◆ **INSTRUCTIONS FOR THE TASK**
Begin with the first line of the listing and quote every line through the one containing "return plunger"; give only those lines.

◆ **SUPPLIED MATERIAL**
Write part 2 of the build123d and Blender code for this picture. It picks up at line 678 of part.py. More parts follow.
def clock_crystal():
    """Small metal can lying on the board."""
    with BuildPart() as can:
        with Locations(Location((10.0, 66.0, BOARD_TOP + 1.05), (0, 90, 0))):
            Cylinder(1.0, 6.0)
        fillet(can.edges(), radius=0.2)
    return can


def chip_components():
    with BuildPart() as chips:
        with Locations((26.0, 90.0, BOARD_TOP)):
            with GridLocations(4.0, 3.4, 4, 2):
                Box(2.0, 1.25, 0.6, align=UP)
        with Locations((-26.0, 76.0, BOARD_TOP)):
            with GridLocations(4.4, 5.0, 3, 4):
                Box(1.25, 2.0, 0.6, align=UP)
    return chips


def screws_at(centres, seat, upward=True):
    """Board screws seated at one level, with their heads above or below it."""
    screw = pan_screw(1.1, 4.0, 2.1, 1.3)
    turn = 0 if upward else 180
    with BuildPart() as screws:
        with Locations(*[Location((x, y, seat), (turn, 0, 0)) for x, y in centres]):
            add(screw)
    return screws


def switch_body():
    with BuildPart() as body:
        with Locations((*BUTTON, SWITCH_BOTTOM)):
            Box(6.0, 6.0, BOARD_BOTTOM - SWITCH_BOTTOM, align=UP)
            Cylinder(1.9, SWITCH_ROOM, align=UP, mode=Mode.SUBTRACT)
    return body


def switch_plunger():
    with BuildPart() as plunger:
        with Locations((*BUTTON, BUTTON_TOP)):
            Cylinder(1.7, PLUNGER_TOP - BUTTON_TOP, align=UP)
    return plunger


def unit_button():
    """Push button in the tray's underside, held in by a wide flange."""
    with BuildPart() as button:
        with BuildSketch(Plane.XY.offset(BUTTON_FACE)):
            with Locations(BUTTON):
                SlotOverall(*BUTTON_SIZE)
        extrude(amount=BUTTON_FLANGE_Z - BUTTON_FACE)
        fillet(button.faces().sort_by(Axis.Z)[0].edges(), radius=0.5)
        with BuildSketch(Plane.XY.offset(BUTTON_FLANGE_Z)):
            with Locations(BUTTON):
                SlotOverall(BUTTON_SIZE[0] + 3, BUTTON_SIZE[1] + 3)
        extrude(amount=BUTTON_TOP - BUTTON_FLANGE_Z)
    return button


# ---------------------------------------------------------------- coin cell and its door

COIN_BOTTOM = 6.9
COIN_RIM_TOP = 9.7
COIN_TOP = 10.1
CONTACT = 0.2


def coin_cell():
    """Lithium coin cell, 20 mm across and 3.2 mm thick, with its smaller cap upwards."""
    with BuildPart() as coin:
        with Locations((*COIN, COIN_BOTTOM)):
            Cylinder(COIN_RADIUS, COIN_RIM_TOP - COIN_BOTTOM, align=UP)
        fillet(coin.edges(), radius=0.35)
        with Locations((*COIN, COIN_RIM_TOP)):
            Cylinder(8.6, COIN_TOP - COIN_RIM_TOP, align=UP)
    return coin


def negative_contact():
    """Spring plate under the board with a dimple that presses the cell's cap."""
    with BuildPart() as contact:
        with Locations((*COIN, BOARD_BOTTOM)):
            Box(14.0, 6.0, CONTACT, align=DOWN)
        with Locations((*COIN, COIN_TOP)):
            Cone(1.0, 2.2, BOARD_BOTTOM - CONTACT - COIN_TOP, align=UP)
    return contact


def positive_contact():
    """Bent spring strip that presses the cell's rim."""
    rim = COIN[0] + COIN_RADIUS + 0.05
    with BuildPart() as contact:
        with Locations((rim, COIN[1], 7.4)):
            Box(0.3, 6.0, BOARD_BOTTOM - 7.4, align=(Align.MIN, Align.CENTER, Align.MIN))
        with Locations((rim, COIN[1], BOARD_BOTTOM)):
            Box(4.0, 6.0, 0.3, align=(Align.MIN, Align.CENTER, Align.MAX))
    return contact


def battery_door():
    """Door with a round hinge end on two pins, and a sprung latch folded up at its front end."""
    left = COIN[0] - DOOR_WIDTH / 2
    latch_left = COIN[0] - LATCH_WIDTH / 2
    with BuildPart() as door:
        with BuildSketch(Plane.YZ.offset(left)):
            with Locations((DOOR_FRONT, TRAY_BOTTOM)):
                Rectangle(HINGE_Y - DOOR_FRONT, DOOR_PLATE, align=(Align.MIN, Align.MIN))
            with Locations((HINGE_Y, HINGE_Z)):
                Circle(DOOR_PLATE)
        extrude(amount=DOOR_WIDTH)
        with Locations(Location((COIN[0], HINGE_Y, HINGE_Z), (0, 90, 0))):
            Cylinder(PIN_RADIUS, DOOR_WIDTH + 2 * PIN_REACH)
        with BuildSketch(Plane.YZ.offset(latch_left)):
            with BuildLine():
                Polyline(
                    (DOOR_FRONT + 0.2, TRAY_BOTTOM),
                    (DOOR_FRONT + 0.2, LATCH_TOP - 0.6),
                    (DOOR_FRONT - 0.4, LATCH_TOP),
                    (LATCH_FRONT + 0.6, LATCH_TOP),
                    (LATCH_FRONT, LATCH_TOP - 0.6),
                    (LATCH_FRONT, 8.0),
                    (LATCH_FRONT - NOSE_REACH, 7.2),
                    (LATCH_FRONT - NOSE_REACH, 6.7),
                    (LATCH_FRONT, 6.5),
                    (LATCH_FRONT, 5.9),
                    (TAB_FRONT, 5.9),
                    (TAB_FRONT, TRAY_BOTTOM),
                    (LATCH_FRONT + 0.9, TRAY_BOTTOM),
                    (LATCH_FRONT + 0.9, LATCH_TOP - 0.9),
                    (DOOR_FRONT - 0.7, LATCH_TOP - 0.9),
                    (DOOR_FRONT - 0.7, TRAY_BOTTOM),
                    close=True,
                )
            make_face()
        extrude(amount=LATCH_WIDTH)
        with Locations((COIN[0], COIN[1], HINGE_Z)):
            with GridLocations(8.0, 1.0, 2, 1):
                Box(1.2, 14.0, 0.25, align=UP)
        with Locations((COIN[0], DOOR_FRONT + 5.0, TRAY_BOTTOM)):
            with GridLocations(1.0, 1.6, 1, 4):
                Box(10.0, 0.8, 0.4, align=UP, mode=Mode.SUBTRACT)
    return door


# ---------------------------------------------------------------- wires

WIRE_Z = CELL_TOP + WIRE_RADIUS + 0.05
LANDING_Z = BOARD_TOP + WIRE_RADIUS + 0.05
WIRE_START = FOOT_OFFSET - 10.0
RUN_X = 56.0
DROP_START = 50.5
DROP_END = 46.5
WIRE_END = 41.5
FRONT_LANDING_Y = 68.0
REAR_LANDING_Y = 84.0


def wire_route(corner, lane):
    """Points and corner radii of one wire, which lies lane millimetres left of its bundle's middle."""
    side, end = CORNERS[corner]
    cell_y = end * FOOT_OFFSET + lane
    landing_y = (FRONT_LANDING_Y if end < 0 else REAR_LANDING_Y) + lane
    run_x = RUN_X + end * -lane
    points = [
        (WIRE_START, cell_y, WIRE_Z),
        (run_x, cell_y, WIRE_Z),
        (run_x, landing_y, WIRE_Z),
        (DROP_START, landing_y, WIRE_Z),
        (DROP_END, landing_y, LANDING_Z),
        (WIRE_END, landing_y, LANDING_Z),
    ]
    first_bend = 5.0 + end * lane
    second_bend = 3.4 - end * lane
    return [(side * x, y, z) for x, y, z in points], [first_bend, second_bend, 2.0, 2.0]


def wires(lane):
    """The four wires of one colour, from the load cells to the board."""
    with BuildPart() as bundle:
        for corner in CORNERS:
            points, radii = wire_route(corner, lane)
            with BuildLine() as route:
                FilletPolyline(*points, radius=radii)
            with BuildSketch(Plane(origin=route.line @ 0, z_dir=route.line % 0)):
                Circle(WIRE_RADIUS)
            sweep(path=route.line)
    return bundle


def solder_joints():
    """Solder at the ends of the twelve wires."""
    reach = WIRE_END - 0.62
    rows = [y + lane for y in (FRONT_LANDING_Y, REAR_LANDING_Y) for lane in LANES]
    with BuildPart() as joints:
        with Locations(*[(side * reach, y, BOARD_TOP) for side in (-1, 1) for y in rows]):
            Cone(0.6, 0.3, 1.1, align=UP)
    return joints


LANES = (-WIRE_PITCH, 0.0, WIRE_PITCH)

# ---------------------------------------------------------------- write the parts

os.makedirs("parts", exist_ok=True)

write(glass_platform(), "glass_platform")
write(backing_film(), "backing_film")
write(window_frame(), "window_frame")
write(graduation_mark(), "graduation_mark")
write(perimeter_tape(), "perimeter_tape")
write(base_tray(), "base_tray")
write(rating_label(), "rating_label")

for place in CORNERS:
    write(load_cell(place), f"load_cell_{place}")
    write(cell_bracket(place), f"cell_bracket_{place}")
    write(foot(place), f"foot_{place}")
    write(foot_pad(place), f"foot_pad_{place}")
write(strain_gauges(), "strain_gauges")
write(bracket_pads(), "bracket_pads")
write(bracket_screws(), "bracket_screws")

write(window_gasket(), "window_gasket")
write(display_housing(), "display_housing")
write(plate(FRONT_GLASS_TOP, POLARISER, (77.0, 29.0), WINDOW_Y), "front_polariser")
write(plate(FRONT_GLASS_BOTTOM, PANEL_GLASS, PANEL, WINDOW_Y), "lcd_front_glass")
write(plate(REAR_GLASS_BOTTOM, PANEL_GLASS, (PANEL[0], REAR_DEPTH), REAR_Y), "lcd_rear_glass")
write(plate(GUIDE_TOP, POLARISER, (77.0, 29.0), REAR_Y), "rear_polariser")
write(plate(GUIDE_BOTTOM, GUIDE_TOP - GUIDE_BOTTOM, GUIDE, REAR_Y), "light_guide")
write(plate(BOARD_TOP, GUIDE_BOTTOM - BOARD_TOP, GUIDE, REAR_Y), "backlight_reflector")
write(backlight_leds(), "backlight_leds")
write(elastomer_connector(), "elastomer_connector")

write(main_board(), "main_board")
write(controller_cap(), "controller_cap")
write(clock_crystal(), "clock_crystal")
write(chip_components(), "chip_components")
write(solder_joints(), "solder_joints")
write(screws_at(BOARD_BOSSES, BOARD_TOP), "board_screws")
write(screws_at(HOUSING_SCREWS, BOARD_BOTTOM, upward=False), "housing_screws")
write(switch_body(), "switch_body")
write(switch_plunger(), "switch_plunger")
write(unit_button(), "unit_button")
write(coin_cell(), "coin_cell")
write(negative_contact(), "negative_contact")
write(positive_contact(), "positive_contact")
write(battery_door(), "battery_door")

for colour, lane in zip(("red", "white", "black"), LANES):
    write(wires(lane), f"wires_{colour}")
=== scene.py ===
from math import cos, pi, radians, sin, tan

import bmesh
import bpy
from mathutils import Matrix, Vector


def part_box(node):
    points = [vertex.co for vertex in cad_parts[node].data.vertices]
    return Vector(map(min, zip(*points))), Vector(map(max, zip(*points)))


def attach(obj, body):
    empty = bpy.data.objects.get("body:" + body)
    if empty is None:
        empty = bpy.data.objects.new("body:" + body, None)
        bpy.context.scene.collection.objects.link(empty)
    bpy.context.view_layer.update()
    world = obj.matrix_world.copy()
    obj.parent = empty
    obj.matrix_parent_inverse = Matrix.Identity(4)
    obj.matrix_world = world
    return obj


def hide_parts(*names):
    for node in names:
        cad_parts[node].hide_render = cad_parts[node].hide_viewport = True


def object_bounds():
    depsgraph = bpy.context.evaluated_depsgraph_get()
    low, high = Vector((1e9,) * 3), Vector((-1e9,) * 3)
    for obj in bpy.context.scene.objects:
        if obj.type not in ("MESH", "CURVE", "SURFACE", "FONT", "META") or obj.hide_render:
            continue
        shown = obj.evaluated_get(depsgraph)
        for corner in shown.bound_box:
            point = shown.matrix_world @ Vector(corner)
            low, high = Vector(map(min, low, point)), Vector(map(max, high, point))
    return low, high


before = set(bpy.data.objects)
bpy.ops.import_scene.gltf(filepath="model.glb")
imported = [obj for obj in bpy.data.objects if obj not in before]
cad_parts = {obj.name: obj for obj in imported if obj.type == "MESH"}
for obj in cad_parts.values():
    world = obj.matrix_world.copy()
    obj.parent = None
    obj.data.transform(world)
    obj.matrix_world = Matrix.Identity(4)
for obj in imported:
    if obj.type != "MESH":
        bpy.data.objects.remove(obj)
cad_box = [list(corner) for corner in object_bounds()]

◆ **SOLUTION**
Write part 2 of the build123d and Blender code for this picture. It picks up at line 678 of part.py. More parts follow.
def clock_crystal():
    """Small metal can lying on the board."""
    with BuildPart() as can:
        with Locations(Location((10.0, 66.0, BOARD_TOP + 1.05), (0, 90, 0))):
            Cylinder(1.0, 6.0)
        fillet(can.edges(), radius=0.2)
    return can


def chip_components():
    with BuildPart() as chips:
        with Locations((26.0, 90.0, BOARD_TOP)):
            with GridLocations(4.0, 3.4, 4, 2):
                Box(2.0, 1.25, 0.6, align=UP)
        with Locations((-26.0, 76.0, BOARD_TOP)):
            with GridLocations(4.4, 5.0, 3, 4):
                Box(1.25, 2.0, 0.6, align=UP)
    return chips


def screws_at(centres, seat, upward=True):
    """Board screws seated at one level, with their heads above or below it."""
    screw = pan_screw(1.1, 4.0, 2.1, 1.3)
    turn = 0 if upward else 180
    with BuildPart() as screws:
        with Locations(*[Location((x, y, seat), (turn, 0, 0)) for x, y in centres]):
            add(screw)
    return screws


def switch_body():
    with BuildPart() as body:
        with Locations((*BUTTON, SWITCH_BOTTOM)):
            Box(6.0, 6.0, BOARD_BOTTOM - SWITCH_BOTTOM, align=UP)
            Cylinder(1.9, SWITCH_ROOM, align=UP, mode=Mode.SUBTRACT)
    return body


def switch_plunger():
    with BuildPart() as plunger:
        with Locations((*BUTTON, BUTTON_TOP)):
            Cylinder(1.7, PLUNGER_TOP - BUTTON_TOP, align=UP)
    return plunger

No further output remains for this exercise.